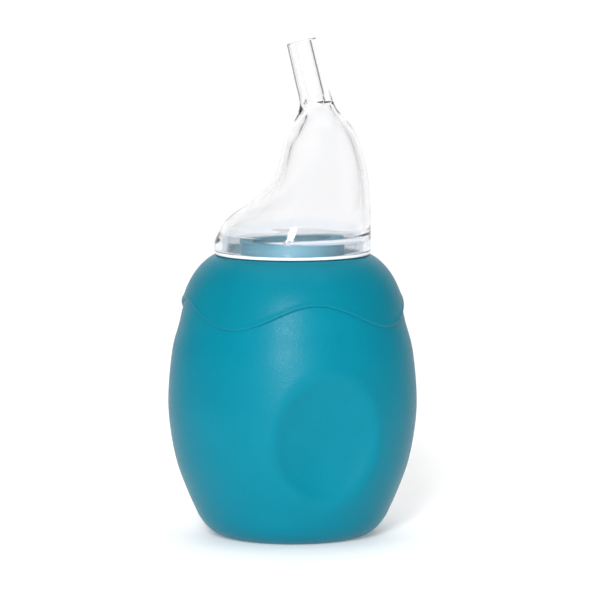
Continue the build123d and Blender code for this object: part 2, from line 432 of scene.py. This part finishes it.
# %% [markdown]
# ## Shading and parting
# Everything is shaded smooth, with edges kept only where two faces meet sharply. The bulb
# and the collar are then parted into a thumb half and a finger half, along the plane
# where a real mould parts, so that each half can follow the finger that presses it.

# %% Part the soft pieces
CUT_TOLERANCE = 0.0001 * MM


def half_of(piece, name, side):
    """The half of the piece on one side of the parting plane, closed along the cut."""
    activate(piece)
    bpy.ops.object.duplicate()
    bpy.ops.object.mode_set(mode="EDIT")
    bpy.ops.mesh.select_all(action="SELECT")
    plane = {"plane_co": (0, 0, 0), "plane_no": side * pinch}
    bpy.ops.mesh.bisect(**plane, use_fill=True, clear_inner=True, threshold=CUT_TOLERANCE)
    bpy.ops.mesh.select_all(action="SELECT")
    bpy.ops.mesh.normals_make_consistent(inside=False)
    bpy.ops.object.mode_set(mode="OBJECT")
    half = settle(name)
    smooth(half)
    return half


halves = {}
for whole in (bulb, collar):
    label = whole.name
    thumb_half = half_of(whole, label + "_thumb_half", 1)
    finger_half = half_of(whole, label + "_finger_half", -1)
    halves[label] = (thumb_half, finger_half)
    bpy.data.objects.remove(whole)
for piece in (adapter, seal, trap):
    smooth(piece)
print("halves:", [half.name for pair in halves.values() for half in pair])

# %% [markdown]
# ## Materials
# One function starts a Principled material, and small ones add what the nodes have to
# draw. Numbers that are the same all over are set on the shader's own sockets.

# %% Material helpers
def new_material(name, color, roughness, **sockets):
    material = bpy.data.materials.new(name)
    material.use_nodes = True
    shader = material.node_tree.nodes["Principled BSDF"]
    shader.inputs["Base Color"].default_value = (*color, 1)
    shader.inputs["Roughness"].default_value = roughness
    for socket, value in sockets.items():
        shader.inputs[socket.replace("_", " ")].default_value = value
    return material


def add_noise(material, scale, detail, seed):
    """A Noise texture on Object coordinates, moved by the seed so that no two agree."""
    nodes, links = material.node_tree.nodes, material.node_tree.links
    place = nodes.new("ShaderNodeTexCoord")
    shift = nodes.new("ShaderNodeMapping")
    shift.inputs["Location"].default_value = (seed, seed * 0.7, seed * 0.3)
    noise = nodes.new("ShaderNodeTexNoise")
    noise.inputs["Scale"].default_value = scale
    noise.inputs["Detail"].default_value = detail
    links.new(place.outputs["Object"], shift.inputs["Vector"])
    links.new(shift.outputs["Vector"], noise.inputs["Vector"])
    return noise


def vary(material, noise, socket, low, high):
    """The noise sets a number between low and high on the shader's socket."""
    nodes, links = material.node_tree.nodes, material.node_tree.links
    spread = nodes.new("ShaderNodeMapRange")
    spread.inputs["From Min"].default_value = 0.3
    spread.inputs["From Max"].default_value = 0.7
    spread.inputs["To Min"].default_value = low
    spread.inputs["To Max"].default_value = high
    links.new(noise.outputs["Fac"], spread.inputs["Value"])
    links.new(spread.outputs["Result"], nodes["Principled BSDF"].inputs[socket])


def tint(material, noise, first, second):
    """The noise mixes two near colours, as pigment never mixes quite evenly."""
    nodes, links = material.node_tree.nodes, material.node_tree.links
    mix = nodes.new("ShaderNodeMix")
    mix.data_type = "RGBA"
    mix.inputs["A"].default_value = (*first, 1)
    mix.inputs["B"].default_value = (*second, 1)
    links.new(noise.outputs["Fac"], mix.inputs["Factor"])
    links.new(mix.outputs["Result"], nodes["Principled BSDF"].inputs["Base Color"])


def bump(material, noise, depth, strength=1.0):
    """The noise lifts the surface by up to the depth, after any bump already there."""
    nodes, links = material.node_tree.nodes, material.node_tree.links
    normal = nodes["Principled BSDF"].inputs["Normal"]
    lift = nodes.new("ShaderNodeBump")
    lift.inputs["Distance"].default_value = depth
    lift.inputs["Strength"].default_value = strength
    if normal.links:
        links.new(normal.links[0].from_socket, lift.inputs["Normal"])
    links.new(noise.outputs["Fac"], lift.inputs["Height"])
    links.new(lift.outputs["Normal"], normal)


# %% [markdown]
# Both soft pieces share one recipe: a matt rubber whose colour drifts a little between
# two close teals. It reflects weakly, because a stronger reflection would turn the
# outline pale. The front light still gives one soft highlight.

# %% Soft teal rubber
GRAIN_SCALE, GRAIN_DEPTH = 3600, 0.045 * MM
UNEVEN_SCALE, UNEVEN_DEPTH = 1100, 0.02 * MM
DRIFT_SCALE, GLOSS_SCALE = 90, 3400
BULB_DARK, BULB_LIGHT = (0.0005, 0.165, 0.236), (0.001, 0.192, 0.270)
COLLAR_DARK, COLLAR_LIGHT = (0.0005, 0.158, 0.224), (0.001, 0.184, 0.256)


def soft_rubber(name, dark, light, seed):
    """Satin moulded rubber: fine spark-eroded grain and a faint unevenness below it."""
    rubber = new_material(name, light, 0.46, IOR=1.45, Specular_IOR_Level=0.11)
    tint(rubber, add_noise(rubber, DRIFT_SCALE, 3, seed), dark, light)
    bump(rubber, add_noise(rubber, GRAIN_SCALE, 1, seed), GRAIN_DEPTH)
    bump(rubber, add_noise(rubber, UNEVEN_SCALE, 2, seed + 3), UNEVEN_DEPTH)
    vary(rubber, add_noise(rubber, GLOSS_SCALE, 0, seed + 5), "Roughness", 0.28, 0.44)
    return rubber


bulb_finish = soft_rubber("bulb_grain", BULB_DARK, BULB_LIGHT, 1.0)
collar_finish = soft_rubber("collar_grain", COLLAR_DARK, COLLAR_LIGHT, 2.0)
print("rubber finishes:", bulb_finish.name, collar_finish.name)

# %% [markdown]
# The milky adapter is a grey-white plastic that is mostly see-through, so the teal neck
# shows in it. Each of its walls covers a little of what lies behind, so it looks more
# solid where the view runs through more walls. The seal is a plain soft white.

# %% Plastics
MILKY_COLOR = (0.24, 0.235, 0.24)
MILKY_COVER = 0.15
SEAL_COLOR = (0.80, 0.82, 0.84)

milky_finish = new_material(
    "milky_cup", MILKY_COLOR, 0.45, Specular_IOR_Level=0.1, Alpha=MILKY_COVER
)
bump(milky_finish, add_noise(milky_finish, 400, 2, 3.0), 0.02 * MM)
seal_finish = new_material("seal_white", SEAL_COLOR, 0.4, IOR=1.41)
vary(seal_finish, add_noise(seal_finish, 600, 2, 4.0), "Roughness", 0.3, 0.5)
print("plastics:", milky_finish.name, seal_finish.name)

# %% [markdown]
# The trap is clear, and its rim looks faintly blue, because the milky adapter shows in
# the whole thickness of the wall there. The base colour fades over a few millimetres
# of height from one to the other.

# %% Clear plastic
BAND_COLOR = (0.90, 0.935, 0.975)
CLEAR_COLOR = (0.985, 0.984, 0.99)
BAND_TOP, CLEAR_FROM = 66.4 * MM, 68.4 * MM

clear_finish = new_material(
    "clear_shell", CLEAR_COLOR, 0.02, IOR=1.36, Specular_IOR_Level=0.18, Transmission_Weight=1.0
)
bump(clear_finish, add_noise(clear_finish, 120, 1, 5.0), 0.02 * MM)
nodes, links = clear_finish.node_tree.nodes, clear_finish.node_tree.links
place = nodes.new("ShaderNodeTexCoord")
split = nodes.new("ShaderNodeSeparateXYZ")
rise = nodes.new("ShaderNodeMapRange")
rise.interpolation_type = "SMOOTHSTEP"
rise.inputs["From Min"].default_value = BAND_TOP
rise.inputs["From Max"].default_value = CLEAR_FROM
blend = nodes.new("ShaderNodeMix")
blend.data_type = "RGBA"
blend.inputs["A"].default_value = (*BAND_COLOR, 1)
blend.inputs["B"].default_value = (*CLEAR_COLOR, 1)
links.new(place.outputs["Object"], split.inputs["Vector"])
links.new(split.outputs["Z"], rise.inputs["Value"])
links.new(rise.outputs["Result"], blend.inputs["Factor"])
links.new(blend.outputs["Result"], nodes["Principled BSDF"].inputs["Base Color"])
print("the clear plastic is tinted up to", round(CLEAR_FROM / MM, 1), "mm")

# %% Give each piece its finish
finishes = [
    (halves["bulb_skin"], bulb_finish, "bulb_rubber"),
    (halves["collar_skin"], collar_finish, "collar_rubber"),
    ((adapter,), milky_finish, "milky_plastic"),
    ((seal,), seal_finish, "seal_rubber"),
    ((trap,), clear_finish, "clear_plastic"),
]
for pieces, material, slot in finishes:
    for piece in pieces:
        piece.data.materials.clear()
        piece.data.materials.append(material)
print("finishes:", [material.name for pieces, material, slot in finishes])

# %% [markdown]
# ## Joints
# Hard pieces ride on their bodies. The soft halves only have their places baked into
# their meshes.
# The trap casts no shadow, because a clear shell would keep the lights' direct rays off
# the adapter inside it.

for pair in halves.values():
    for half, side, body in zip(pair, (1, -1), ("thumb_side", "finger_side")):
        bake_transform(half)
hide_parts("squeeze_bulb", "thumb_panel")
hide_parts("squeeze_bulb", "finger_panel")
for half in halves["collar_skin"]:
    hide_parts("shoulder_collar")
for piece, body, node in (
    (adapter, "adapter", "neck_adapter"),
    (seal, "seal", "seal_ring"),
    (trap, "trap", "mucus_trap"),
):
    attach(piece, body)
    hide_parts(node)
trap.visible_shadow = False

# %% [markdown]
# ## Studio
# The floor is one white sheet that sweeps up behind the object, as in a product studio.
# Clear plastic is drawn by what it bends: the sheet is bright, and what lies beside and
# behind the camera is grey, so each wall of the trap gets a thin grey edge.

# %% Floor
FLOOR_SIZE, SWEEP_HEIGHT, SWEEP_RADIUS = 2.4, 1.6, 0.5
PAPER_COLOR = (0.93, 0.93, 0.93)
PAPER_GLOW = 0.2

deselect()
bpy.ops.mesh.primitive_plane_add(size=FLOOR_SIZE, location=(0, 0, 0))
bpy.ops.object.mode_set(mode="EDIT")
bpy.ops.mesh.select_mode(type="EDGE")
bpy.ops.mesh.select_all(action="DESELECT")
bpy.ops.object.mode_set(mode="OBJECT")
floor = bpy.context.active_object
for edge in floor.data.edges:
    ends = [floor.data.vertices[index].co for index in edge.vertices]
    edge.select = all(end.y > 1 for end in ends)
bpy.ops.object.mode_set(mode="EDIT")
bpy.ops.mesh.extrude_region_move(TRANSFORM_OT_translate={"value": (0, 0, SWEEP_HEIGHT)})
bpy.ops.object.mode_set(mode="OBJECT")
for edge in floor.data.edges:
    ends = [floor.data.vertices[index].co for index in edge.vertices]
    edge.select = all(end.y > 1 and end.z < 0.01 for end in ends)
bpy.ops.object.mode_set(mode="EDIT")
bpy.ops.mesh.bevel(offset=SWEEP_RADIUS, offset_pct=0, segments=16, affect="EDGES")
bpy.ops.object.mode_set(mode="OBJECT")
floor = settle("floor_sweep")
smooth(floor, 60)
glow = {"Emission_Color": (1, 1, 1, 1), "Emission_Strength": PAPER_GLOW}
paper = new_material("white_sweep", PAPER_COLOR, 0.7, **glow)
vary(paper, add_noise(paper, 40, 2, 6.0), "Roughness", 0.65, 0.75)
floor.data.materials.append(paper)
print("the sweep has", len(floor.data.polygons), "faces")

# %% [markdown]
# A tall narrow softbox in front makes the highlight on the bulb. A wide one overhead
# whitens the sweep and the top. The grey room is a little darker than the sweep, and
# the clear trap bends some of it into view: those are the thin dark lines at its edges.

# %% Lights
FRONT_PLACE, FRONT_WATTS = (-0.12, -1.05, 0.42), 13.5
TOP_PLACE, TOP_WATTS = (0, 0.15, 1.3), 8.5
ROOM_STRENGTH = 0.24


def soft_light(name, place, aim, width, tall, power):
    """A rectangular softbox at the place, turned to the aim."""
    data = bpy.data.lights.new(name, "AREA")
    data.shape = "RECTANGLE"
    data.size, data.size_y = width, tall
    data.energy = power
    light = bpy.data.objects.new(name, data)
    light.location = place
    light.rotation_euler = (Vector(aim) - Vector(place)).to_track_quat("-Z", "Y").to_euler()
    bpy.context.scene.collection.objects.link(light)
    print(name, power, "W")


soft_light("front_softbox", FRONT_PLACE, (0, 0, 0.045), 0.2, 0.42, FRONT_WATTS)
soft_light("top_softbox", TOP_PLACE, (0, 0.1, 0), 1.4, 1.4, TOP_WATTS)
world = bpy.data.worlds.new("grey_room")
bpy.context.scene.world = world
world.use_nodes = True
room = world.node_tree.nodes["Background"]
room.inputs["Color"].default_value = (1, 1, 1, 1)
room.inputs["Strength"].default_value = ROOM_STRENGTH

# %% [markdown]
# A long lens from nearly a metre away keeps the bulb's outline free of perspective.

# %% Camera
LENS = 259
CAMERA_DISTANCE = 0.95
RISE_ANGLE = radians(6)
look = Vector((1.65, 0, 52)) * MM
camera_data = bpy.data.cameras.new("camera")
camera_data.lens = LENS
camera_data.clip_end = 20
camera = bpy.data.objects.new("camera", camera_data)
bpy.context.scene.collection.objects.link(camera)
camera.location = look + CAMERA_DISTANCE * Vector((0, -cos(RISE_ANGLE), sin(RISE_ANGLE)))
camera.rotation_euler = (look - camera.location).to_track_quat("-Z", "Y").to_euler()
bpy.context.scene.camera = camera
bpy.context.scene.view_settings.view_transform = "Standard"
print("camera at", [round(v, 3) for v in camera.location])
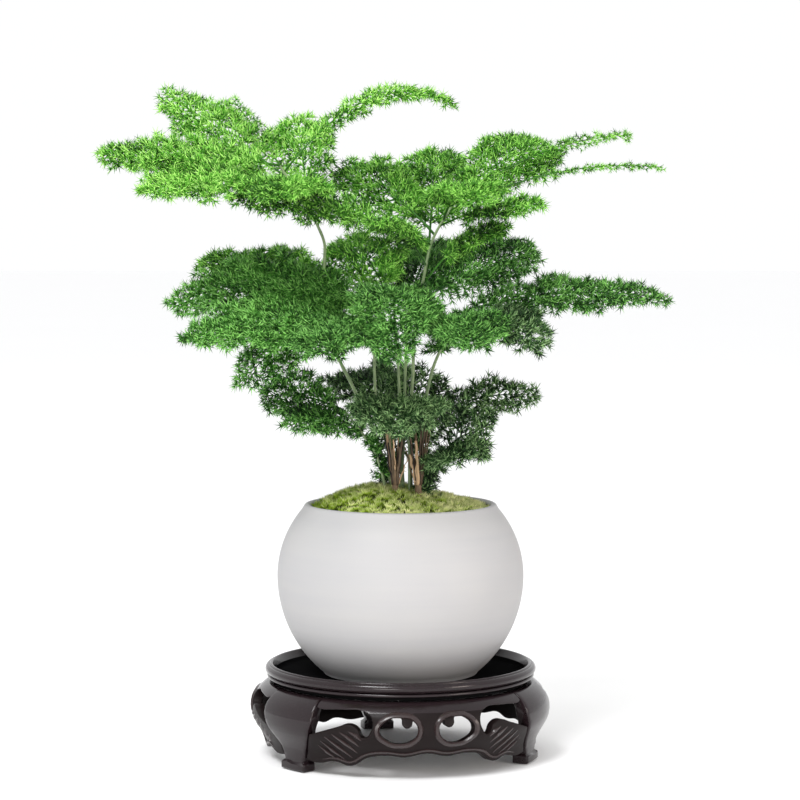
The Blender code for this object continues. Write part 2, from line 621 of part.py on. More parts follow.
class Frond:
    """One flat spray: a rachis with side shoots on alternate sides and whorls of needles."""

    def __init__(self, name):
        cane, share, tip, width, arch, self.lean, self.stalk = FRONDS[name]
        self.name = name
        root, cane_along = along_path(cane_path(cane), share)
        foot_radius, tip_radius, _, _ = CANES[cane]
        cane_radius = (foot_radius + (tip_radius - foot_radius) * share) * MM
        self.tip = Vector(tip) * MM
        self.bend = (root + self.tip) / 2 + UP * 2 * arch * MM
        leaving = (self.bend - root).normalized()
        if share == 1:
            turn = math.sqrt(max(1 - leaving.dot(cane_along) ** 2, 0))
            self.root = root + cane_along * (GAP + turn * RACHIS)
        else:
            sideways = (leaving - leaving.dot(cane_along) * cane_along).normalized()
            tilt = abs(leaving.dot(cane_along))
            self.root = root + sideways * (cane_radius + GAP + tilt * RACHIS) + leaving * GAP
        self.width = width * MM
        self.length = (self.tip - self.root).length
        is_wisp = self.width < WISP_WIDTH
        self.needle = WISP_NEEDLE if is_wisp else NEEDLE
        spacing = WISP_SPACING if is_wisp else STATION_SPACING
        self.count = max(3, round(self.length * (1 - self.stalk) / spacing))

    def at(self, t):
        return self.root * (1 - t) ** 2 + self.bend * 2 * t * (1 - t) + self.tip * t**2

    def along(self, t):
        return ((self.bend - self.root) * (1 - t) + (self.tip - self.bend) * t).normalized()

    def radius(self, t):
        return RACHIS + (RACHIS_TIP - RACHIS) * t

    def stations(self):
        for i in range(self.count):
            yield self.stalk + (0.97 - self.stalk) * (i + 0.35) / self.count

    def rings(self):
        """The places on the rachis where its mesh has a ring, root to tip."""
        half = WHORL / 2 / self.length
        yield 0
        for t in self.stations():
            yield t - half
            yield t + half
        yield 1


def outline_share(spread):
    """How far the side shoots reach, from the frond's first (0) to its tip (1)."""
    if spread < WIDEST_SHARE:
        return 0.55 + 0.45 * spread / WIDEST_SHARE
    return 1 - 0.8 * ((spread - WIDEST_SHARE) / (1 - WIDEST_SHARE)) ** 1.2


def side_shoot(frond, t, side, sway, shorten, lift):
    """A side shoot's line of points: a ring before and after each whorl, then its tip."""
    length = frond.width * outline_share((t - frond.stalk) / (1 - frond.stalk)) * shorten
    along = frond.along(t)
    across, upward = frond_frame(along, frond.lean)
    lean = BRANCH_LEAN + sway
    direction = across * side * math.cos(lean) + along * math.sin(lean) + upward * lift
    direction.normalize()
    whorls = max(1, round(length / WHORL_SPACING))
    half = WHORL / 2
    places = []
    for i in range(whorls):
        middle = length * (i + 0.75) / (whorls + 0.55)
        places += [middle - half, middle + half]
    places.append(length)
    root = frond.at(t)
    droop = (along - UP) * TIP_DROOP / length
    return [root + direction * s + droop * s * s for s in places]


def plan_shoots(frond, space, draw):
    """Gives each station a side shoot that keeps clear of everything placed before it."""
    shoots = []
    for i, t in enumerate(frond.stations()):
        side = 1 if i % 2 else -1
        sway = draw.uniform(-0.12, 0.12)
        rise = draw.uniform(-0.1, 0.16)
        owner = f"{frond.name}/{i}"
        chosen = None
        for shorten in (1, 0.75, 0.5):
            for lift in (0, 0.22, -0.22, 0.45, -0.45):
                points = side_shoot(frond, t, side, sway, shorten, rise + lift)
                root = frond.at(t).lerp(points[0], 0.45)
                line = [root] + points
                own = {f"{frond.name}/rachis"}
                lengths = zip(line, line[1:])
                free = all(space.is_clear(a, b, CORE + 0.5 * MM, own) for a, b in lengths)
                if free and min(point.z for point in points) > MOSS_CLEAR_Z:
                    chosen = points
                    break
            if chosen:
                break
        if chosen:
            for a, b in zip([frond.at(t).lerp(chosen[0], 0.3)] + chosen, chosen):
                space.add(a, b, CORE, owner)
        shoots.append(chosen)
    return shoots


def add_needles(bm, faces, middle, along, reach, space, own, owner, draw):
    """A needle on each of the faces, leaning towards the shoot's tip, where it finds room."""
    for face in faces:
        root = face.calc_center_median()
        outward = (root - middle).normalized()
        lean = NEEDLE_LEAN + draw.uniform(-0.2, 0.2)
        length = reach * draw.uniform(0.85, 1.1)
        tip = root + length * (outward * math.cos(lean) + along * math.sin(lean))
        if tip.z > MOSS_CLEAR_Z and space.is_clear(root, tip, 0.5 * MM, own):
            sharpen(bm, face, tip)
            space.add(root, tip, NEEDLE_RADIUS, owner)


def grow_shoot(bm, face, points, frond, i, space, draw):
    own = {f"{frond.name}/{i}", f"{frond.name}/rachis"}
    last = len(points) - 2
    for j in range(0, len(points) - 1, 2):
        along = (points[j + 1] - points[j]).normalized()
        width = CORE + (CORE_TIP - CORE) * j / max(last, 1)
        face, _ = extend(bm, face, points[j], along, width)
        face, sides = extend(bm, face, points[j + 1], along, width * 0.93)
        middle = (points[j] + points[j + 1]) / 2
        mine = own if j == 0 else {f"{frond.name}/{i}"}
        add_needles(bm, sides, middle, along, frond.needle, space, mine, f"{frond.name}/{i}", draw)
    sharpen(bm, face, points[-1])


def make_frond(frond, shoots, space, draw, material):
    bm = bmesh.new()
    rings = list(frond.rings())
    points = [frond.at(t) for t in rings]
    across, _ = frond_frame(frond.along(0), frond.lean)
    face = start_tube(bm, points[0], points[1], frond.radius(0), frond.radius(rings[1]), across, 3)
    for i, points_out in enumerate(shoots):
        near, far = 1 + 2 * i, 2 + 2 * i
        along = frond.along(rings[far])
        if i:
            face, _ = extend(bm, face, points[near], along, frond.radius(rings[near]))
        face, sides = extend(bm, face, points[far], along, frond.radius(rings[far]))
        middle = (points[near] + points[far]) / 2
        if points_out:
            outward = (points_out[0] - middle).normalized()
            base = max(sides, key=lambda side: (side.calc_center_median() - middle).dot(outward))
            sides.remove(base)
            halves = bmesh.ops.triangulate(bm, faces=[base])["faces"]
            grow_shoot(bm, halves[0], points_out, frond, i, space, draw)
        own = {f"{frond.name}/rachis", f"{frond.name}/{i}"}
        name = f"{frond.name}/rachis"
        add_needles(bm, sides, middle, along, frond.needle, space, own, name, draw)
    sharpen(bm, face, frond.tip)
    bmesh.ops.recalc_face_normals(bm, faces=bm.faces)
    return make_object(frond.name, mesh_from(frond.name, bm), material, 30)


def make_plant(materials):
    draw = random.Random(SEED)
    space = Space()
    pieces = []
    for name in CANES:
        material = materials["old"] if name in DRY_STEMS else materials["cane"]
        cane, lines = make_cane(name, material)
        pieces.append(cane)
        for a, b, radius in lines:
            if space.starts and not space.is_clear(a, b, radius, {name}):
                print(f"{name} comes close to another cane")
            space.add(a, b, radius, name)
    fronds = [Frond(name) for name in FRONDS]
    for frond in fronds:
        steps = [frond.at(i / 12) for i in range(13)]
        own = {f"{frond.name}/rachis", FRONDS[frond.name][0]}
        for a, b in zip(steps[1:], steps[2:]):
            if not space.is_clear(a, b, RACHIS, own):
                print(f"{frond.name} comes close to another piece")
        for a, b in zip(steps, steps[1:]):
            space.add(a, b, frond.radius(0.5), f"{frond.name}/rachis")
    shoots = [plan_shoots(frond, space, draw) for frond in fronds]
    for frond, plan in zip(fronds, shoots):
        tone = materials["top"] if frond.name[6] in "ab" else materials["low"]
        pieces.append(make_frond(frond, plan, space, draw, tone))
        print(frond.name, sum(1 for points in plan if points), "of", len(plan), "shoots")
    return pieces


def centre_footprint(pieces):
    """Hangs every piece on one empty and moves it, so that the footprint's middle is the origin."""
    bpy.context.view_layer.update()
    graph = bpy.context.evaluated_depsgraph_get()
    corners = [Vector(c) for obj in pieces for c in obj.evaluated_get(graph).bound_box]
    low = [min(corner[axis] for corner in corners) for axis in range(2)]
    high = [max(corner[axis] for corner in corners) for axis in range(2)]
    root = bpy.data.objects.new("fern_root", None)
    bpy.context.scene.collection.objects.link(root)
    for obj in pieces:
        obj.parent = root
    root.location = (-(low[0] + high[0]) / 2, -(low[1] + high[1]) / 2, 0)
    print("pot axis at", [round(value, 5) for value in root.location])


def main():
    clear_scene()
    wood = make_material("dark_lacquered_wood", (0.022, 0.016, 0.018), 0.32)
    white = make_material("white_ceramic", (0.80, 0.80, 0.81), 0.38)
    earth = make_material("potting_soil", (0.035, 0.024, 0.016), 0.95)
    moss = make_material("moss_green", (0.18, 0.26, 0.03), 0.9)
    plant = {
        "cane": make_material("cane_green", (0.16, 0.24, 0.10), 0.5),
        "old": make_material("cane_brown", (0.20, 0.11, 0.05), 0.75),
        "top": make_material("needles_bright", (0.07, 0.28, 0.03), 0.5),
        "low": make_material("needles_deep", (0.035, 0.17, 0.035), 0.5),
    }
    pieces = make_stand(wood) + [make_pot(white), make_soil(earth), make_moss(moss)]
    pieces += make_plant(plant)
    centre_footprint(pieces)


main()
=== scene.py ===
# %% [markdown]
# # An asparagus fern in a ball pot on a carved stand
#
# The solids of this object are finished elsewhere and are loaded here as a fixed frame. This
# notebook dresses them: it models the finer pieces that a photograph of such a plant shows,
# gives every surface a material made of nodes, and sets up a floor, lights and a camera.
# Lengths in the tables are millimetres, because that is how one would measure a plant.

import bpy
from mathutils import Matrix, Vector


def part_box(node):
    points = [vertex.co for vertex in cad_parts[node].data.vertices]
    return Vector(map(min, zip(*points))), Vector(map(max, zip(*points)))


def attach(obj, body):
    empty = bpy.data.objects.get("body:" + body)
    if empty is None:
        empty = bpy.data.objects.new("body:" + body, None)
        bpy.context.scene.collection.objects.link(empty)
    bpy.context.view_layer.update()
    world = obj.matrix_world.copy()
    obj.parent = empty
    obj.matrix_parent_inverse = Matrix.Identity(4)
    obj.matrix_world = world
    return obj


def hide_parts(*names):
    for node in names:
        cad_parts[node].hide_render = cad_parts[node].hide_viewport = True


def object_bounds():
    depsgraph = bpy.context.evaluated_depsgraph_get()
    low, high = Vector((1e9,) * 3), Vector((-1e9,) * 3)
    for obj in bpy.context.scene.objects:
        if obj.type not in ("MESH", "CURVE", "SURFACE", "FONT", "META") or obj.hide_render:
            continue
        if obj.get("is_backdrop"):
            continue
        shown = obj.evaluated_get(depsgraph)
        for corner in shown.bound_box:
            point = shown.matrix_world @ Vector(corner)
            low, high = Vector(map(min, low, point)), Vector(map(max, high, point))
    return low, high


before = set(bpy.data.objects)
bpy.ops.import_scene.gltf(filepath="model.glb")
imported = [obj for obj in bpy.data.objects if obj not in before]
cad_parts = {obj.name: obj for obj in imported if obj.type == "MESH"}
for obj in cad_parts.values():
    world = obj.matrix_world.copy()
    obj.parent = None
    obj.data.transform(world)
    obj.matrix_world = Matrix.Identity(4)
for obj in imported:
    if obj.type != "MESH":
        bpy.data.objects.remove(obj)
CAD_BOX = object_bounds()
print("solids:", len(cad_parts), "box:", [[round(v, 4) for v in corner] for corner in CAD_BOX])

# %% Tools and the pot's axis
import math
from contextlib import contextmanager

import bpy
import numpy as np
from mathutils import Vector, noise

MM = 0.001
POT_LOW, POT_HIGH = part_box("pot")
AXIS = np.array(((POT_LOW[0] + POT_HIGH[0]) / 2, (POT_LOW[1] + POT_HIGH[1]) / 2, 0.0))
UP = np.array((0.0, 0.0, 1.0))
print("the pot's axis stands at", AXIS.round(5))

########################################

Goal: Exactly reproduce the lines that run from the line bearing "The Blender code" through the line bearing "flat spray: a", with both end lines included.

Output for this task:
The Blender code for this object continues. Write part 2, from line 621 of part.py on. More parts follow.
class Frond:
    """One flat spray: a rachis with side shoots on alternate sides and whorls of needles."""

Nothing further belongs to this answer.